Not all of Amanda’s stories are unpleasant in and of themselves: the Whisky Nipples adventure sounded kinda sexy except for the argument over the possible security cameras that may have recorded the event.

So naturally this article made me think what kinds of stories I’d include if I had to come up with a list of a dozen or so not-so-sexy memories. Nothing horrible, just kind of weird or ever so slightly regrettable or just better off never mentioned again. So here’s a couple for ya.

Like Popsicle Man: the guy who wanted to have ice in his mouth while he went down on me. Hey, whatever, food and sex can be fun (although I guess ice cubes aren’t technically food unless you’re on a really strict diet).  It wasn’t unpleasant for me necessarily, but I found myself noticing my nerve endings were growing slightly numb; and I wondered if the same was happening to his tongue. I have sensitive teeth so I’d never reciprocate this one; ouch! It reminded me of the scene in that Peter Greenaway movie (Drowning by Numbers) where the guy uses a popsicle on his lady as a form of foreplay, or so she thinks, but really he’s trying to get her to stop bugging him for sex by “cooling her ardor.” Hmm.

Then there was By the Book: the guy who always said the exact same thing, in the exact same cadence, with the exact same timing, every time he had an orgasm. After it happened three or four times I started to get annoyed. It was really kind of weird. I wondered if he said this to all women, except, you know, using their names instead of mine.

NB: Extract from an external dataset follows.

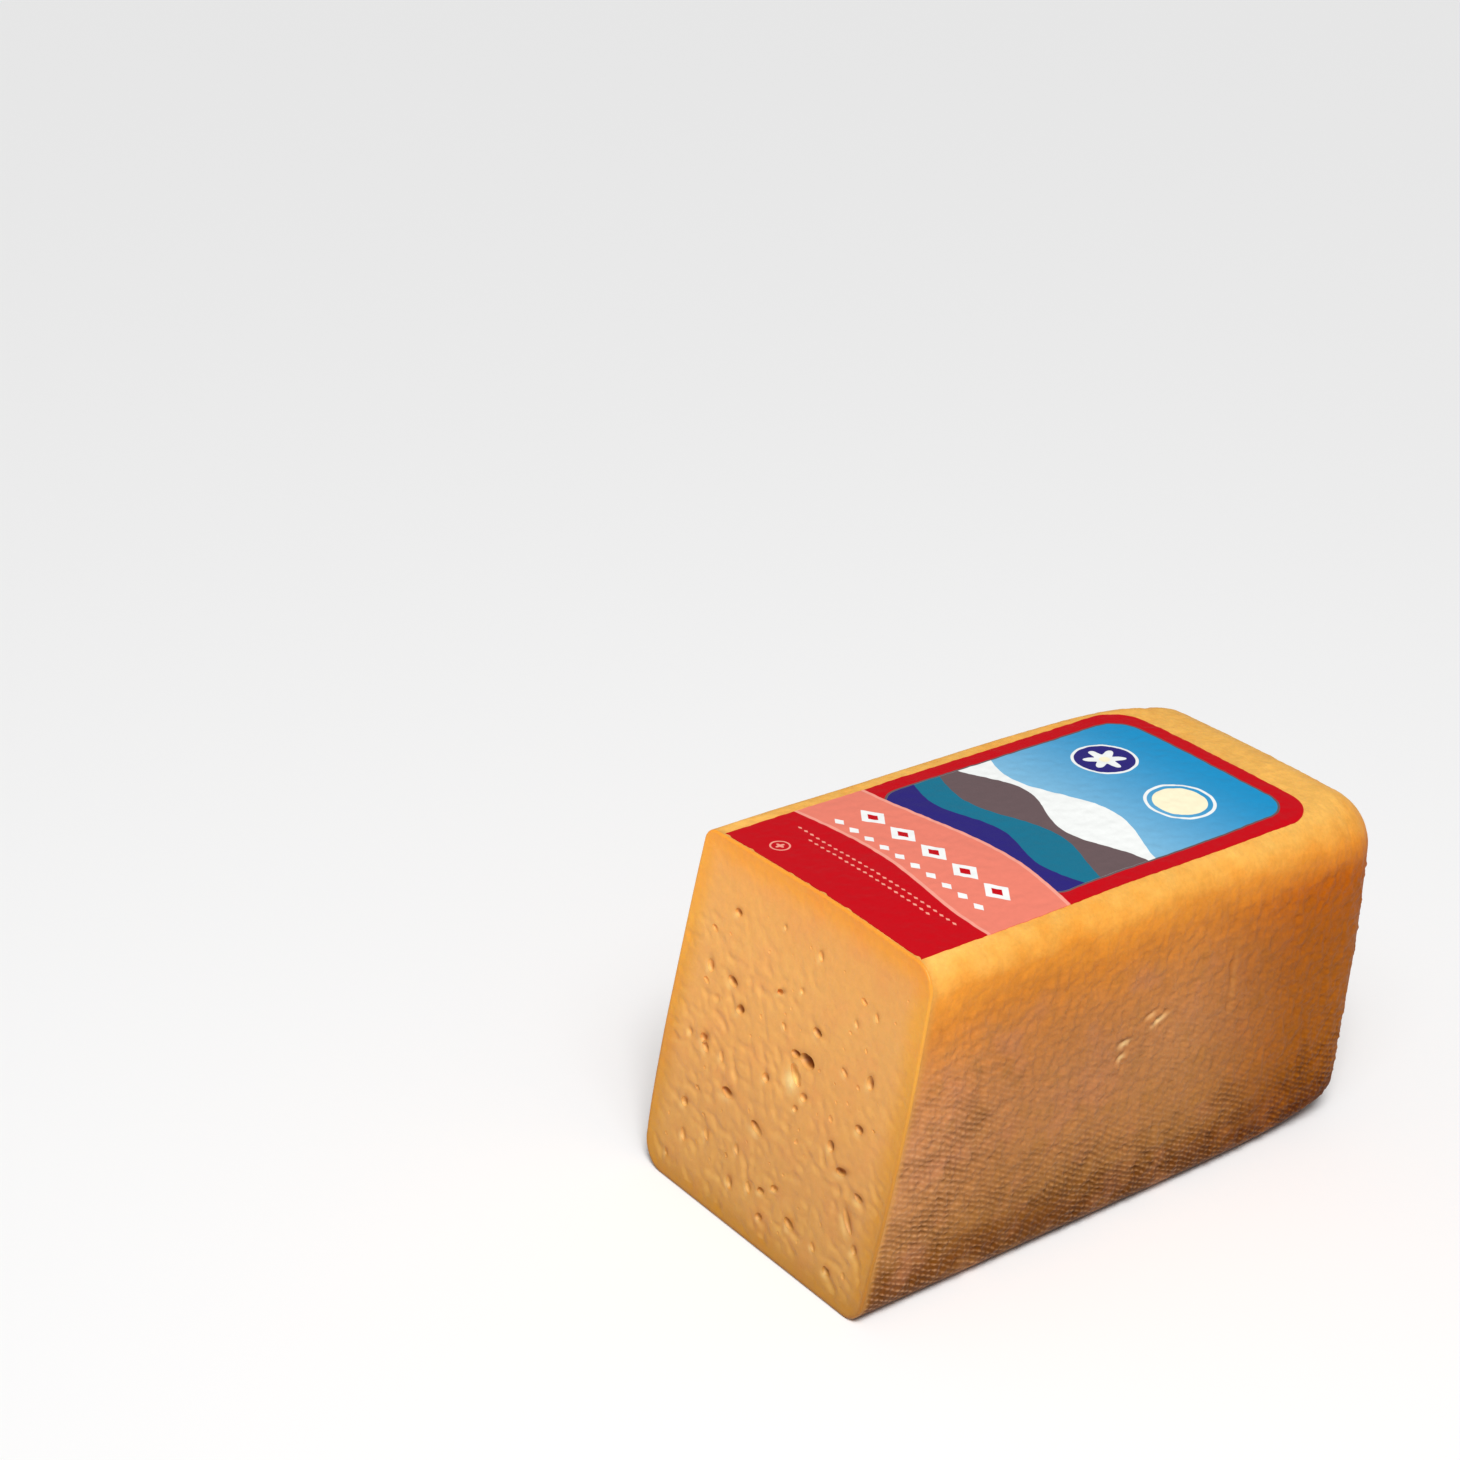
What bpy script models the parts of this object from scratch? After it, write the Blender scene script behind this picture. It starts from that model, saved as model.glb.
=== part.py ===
"""The larger part of a loaf of semi-hard cheese, cut across with a knife, with its label.

The loaf is a soft block: flat below, a little crowned above, with full sides and a full far end.
The knife has taken its near end off along a plane that leans back as it rises. The cut face shows
the paste, with round and slit-like eyes in it, and the rind round its rim. A printed label lies on
the top and was cut through with the cheese.

X runs across the loaf, Y along it from the cut to the far end, and Z up. The origin is the middle
of the bounding box, on the surface that the loaf stands on. Sizes are in metres.
"""

import math
import random

import bmesh
import bpy
from mathutils import Matrix, Vector, noise
from mathutils.bvhtree import BVHTree

# The whole loaf, before the cut. Its edges came out of the mould unevenly rounded.
WIDTH = 0.0968
HEIGHT = 0.1035
WHOLE_LENGTH = 0.2850
TOP_LEFT_RADIUS = 0.0035
TOP_RIGHT_RADIUS = 0.0075
BASE_LEFT_RADIUS = 0.0082
BASE_RIGHT_RADIUS = 0.0060
END_TOP_RADIUS = 0.0165
END_BASE_RADIUS = 0.0130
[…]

Then there was Mister Media: the guy who always had to have the TV on, regardless of the time of day, room, piece of furniture or act was involved. He didn’t need to have it turned up particularly loud, and it didn’t appear to matter what was actually on, nor did he seem to be interested in watching the TV: he just always had to have it on while we were having sex. I found this vaguely insulting. I mean, what am I, a TV dinner? Should I straddle on of those little folding tables? You wanna use the remote control on me? Sheesh.